- **SOURCE MATERIAL**
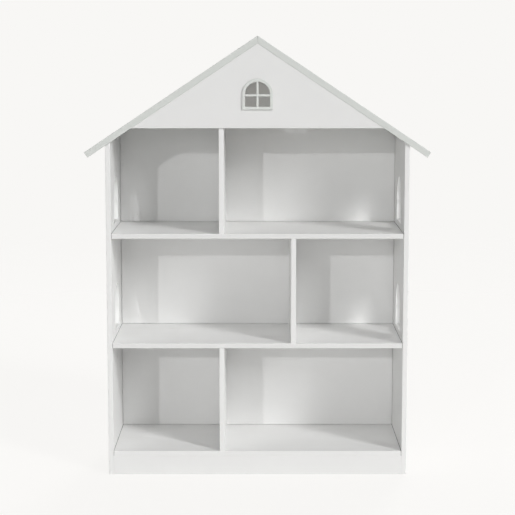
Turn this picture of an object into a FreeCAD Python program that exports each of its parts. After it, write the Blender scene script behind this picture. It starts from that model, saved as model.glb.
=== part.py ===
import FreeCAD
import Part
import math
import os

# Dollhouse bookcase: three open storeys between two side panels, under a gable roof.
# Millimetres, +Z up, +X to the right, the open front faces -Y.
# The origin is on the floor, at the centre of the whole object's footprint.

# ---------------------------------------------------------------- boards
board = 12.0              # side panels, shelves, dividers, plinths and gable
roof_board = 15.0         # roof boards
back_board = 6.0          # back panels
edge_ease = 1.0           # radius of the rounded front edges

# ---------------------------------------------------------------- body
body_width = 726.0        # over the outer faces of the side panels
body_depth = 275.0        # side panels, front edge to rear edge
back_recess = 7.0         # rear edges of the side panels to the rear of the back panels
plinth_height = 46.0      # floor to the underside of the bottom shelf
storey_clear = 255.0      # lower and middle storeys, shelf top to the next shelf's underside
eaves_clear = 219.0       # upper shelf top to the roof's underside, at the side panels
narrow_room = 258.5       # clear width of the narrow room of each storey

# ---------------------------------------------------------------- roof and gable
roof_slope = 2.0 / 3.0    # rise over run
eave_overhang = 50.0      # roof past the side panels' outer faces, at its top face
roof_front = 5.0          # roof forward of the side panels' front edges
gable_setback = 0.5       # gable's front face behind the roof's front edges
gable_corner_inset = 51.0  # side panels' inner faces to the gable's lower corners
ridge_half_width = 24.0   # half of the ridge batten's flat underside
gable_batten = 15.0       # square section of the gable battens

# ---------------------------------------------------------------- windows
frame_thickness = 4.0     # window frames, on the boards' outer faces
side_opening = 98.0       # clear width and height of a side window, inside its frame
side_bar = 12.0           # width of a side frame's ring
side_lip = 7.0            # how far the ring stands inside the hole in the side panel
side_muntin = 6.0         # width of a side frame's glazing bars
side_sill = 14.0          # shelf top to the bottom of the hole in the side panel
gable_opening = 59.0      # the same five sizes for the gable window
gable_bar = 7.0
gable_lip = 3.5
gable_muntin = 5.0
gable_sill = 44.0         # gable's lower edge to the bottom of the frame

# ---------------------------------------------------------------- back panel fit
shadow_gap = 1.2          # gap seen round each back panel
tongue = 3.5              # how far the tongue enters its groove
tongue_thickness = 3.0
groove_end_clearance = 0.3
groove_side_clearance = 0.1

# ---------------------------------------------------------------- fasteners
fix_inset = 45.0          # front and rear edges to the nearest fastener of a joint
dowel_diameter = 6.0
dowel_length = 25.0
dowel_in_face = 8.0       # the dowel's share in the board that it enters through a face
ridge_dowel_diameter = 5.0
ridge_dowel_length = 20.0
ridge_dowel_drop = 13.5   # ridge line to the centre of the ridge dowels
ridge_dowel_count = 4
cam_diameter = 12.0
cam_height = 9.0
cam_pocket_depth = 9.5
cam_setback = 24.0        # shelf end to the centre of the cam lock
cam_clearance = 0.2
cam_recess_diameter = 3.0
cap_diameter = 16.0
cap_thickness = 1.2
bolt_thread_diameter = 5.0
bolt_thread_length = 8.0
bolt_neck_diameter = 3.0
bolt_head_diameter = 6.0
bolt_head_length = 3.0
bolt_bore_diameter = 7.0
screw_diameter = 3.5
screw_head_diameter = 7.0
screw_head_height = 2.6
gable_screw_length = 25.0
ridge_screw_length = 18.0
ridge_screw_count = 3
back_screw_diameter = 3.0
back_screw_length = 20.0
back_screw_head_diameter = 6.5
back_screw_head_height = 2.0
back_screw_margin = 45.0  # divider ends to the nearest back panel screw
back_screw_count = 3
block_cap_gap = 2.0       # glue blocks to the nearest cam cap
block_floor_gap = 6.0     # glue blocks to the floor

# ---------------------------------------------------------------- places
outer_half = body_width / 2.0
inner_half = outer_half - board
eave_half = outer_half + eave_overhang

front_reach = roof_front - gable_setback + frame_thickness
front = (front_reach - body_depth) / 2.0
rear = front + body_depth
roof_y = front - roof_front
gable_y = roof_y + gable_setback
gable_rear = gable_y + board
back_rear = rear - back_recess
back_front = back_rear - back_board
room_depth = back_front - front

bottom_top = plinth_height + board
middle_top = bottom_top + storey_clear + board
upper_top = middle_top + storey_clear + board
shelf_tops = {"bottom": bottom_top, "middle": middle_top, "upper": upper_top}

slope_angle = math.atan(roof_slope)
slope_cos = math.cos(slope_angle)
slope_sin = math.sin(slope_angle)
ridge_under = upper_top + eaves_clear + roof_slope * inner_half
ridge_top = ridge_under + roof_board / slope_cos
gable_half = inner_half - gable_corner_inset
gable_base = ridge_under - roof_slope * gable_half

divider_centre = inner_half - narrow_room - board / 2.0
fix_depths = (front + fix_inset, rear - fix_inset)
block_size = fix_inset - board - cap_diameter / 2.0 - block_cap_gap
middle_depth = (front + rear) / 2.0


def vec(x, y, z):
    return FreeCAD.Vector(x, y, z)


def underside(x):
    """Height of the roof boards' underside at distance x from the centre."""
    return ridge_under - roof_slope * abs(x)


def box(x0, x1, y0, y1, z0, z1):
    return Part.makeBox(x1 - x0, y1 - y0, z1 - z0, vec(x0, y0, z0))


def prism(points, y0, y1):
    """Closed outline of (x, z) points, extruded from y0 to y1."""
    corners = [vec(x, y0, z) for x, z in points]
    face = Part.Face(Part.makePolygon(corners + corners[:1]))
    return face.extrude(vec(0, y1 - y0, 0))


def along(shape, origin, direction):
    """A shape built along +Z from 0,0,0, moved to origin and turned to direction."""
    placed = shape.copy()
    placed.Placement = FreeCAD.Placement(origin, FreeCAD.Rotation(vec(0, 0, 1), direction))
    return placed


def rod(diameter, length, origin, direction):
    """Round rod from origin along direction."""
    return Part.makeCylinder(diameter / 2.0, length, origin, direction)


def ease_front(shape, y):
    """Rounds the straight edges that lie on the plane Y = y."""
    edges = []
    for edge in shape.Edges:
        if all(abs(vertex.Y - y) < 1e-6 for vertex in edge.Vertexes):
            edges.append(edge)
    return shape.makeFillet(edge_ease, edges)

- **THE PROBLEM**
Exactly as written, please reproduce the lines from the first line of the data to the line containing "# The origin", inclusive, and nothing else.

- **RESULT OF THE TASK**
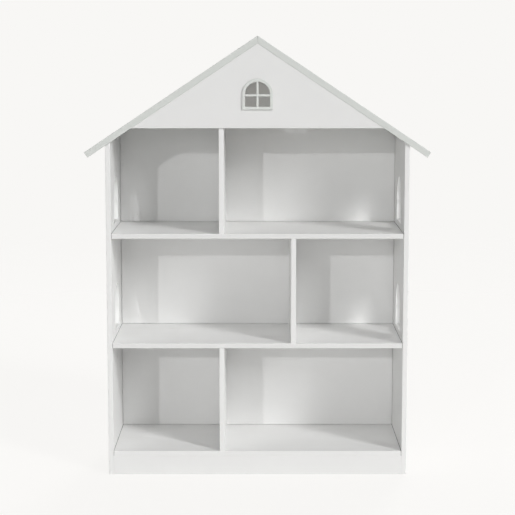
Turn this picture of an object into a FreeCAD Python program that exports each of its parts. After it, write the Blender scene script behind this picture. It starts from that model, saved as model.glb.
=== part.py ===
import FreeCAD
import Part
import math
import os

# Dollhouse bookcase: three open storeys between two side panels, under a gable roof.
# Millimetres, +Z up, +X to the right, the open front faces -Y.
# The origin is on the floor, at the centre of the whole object's footprint.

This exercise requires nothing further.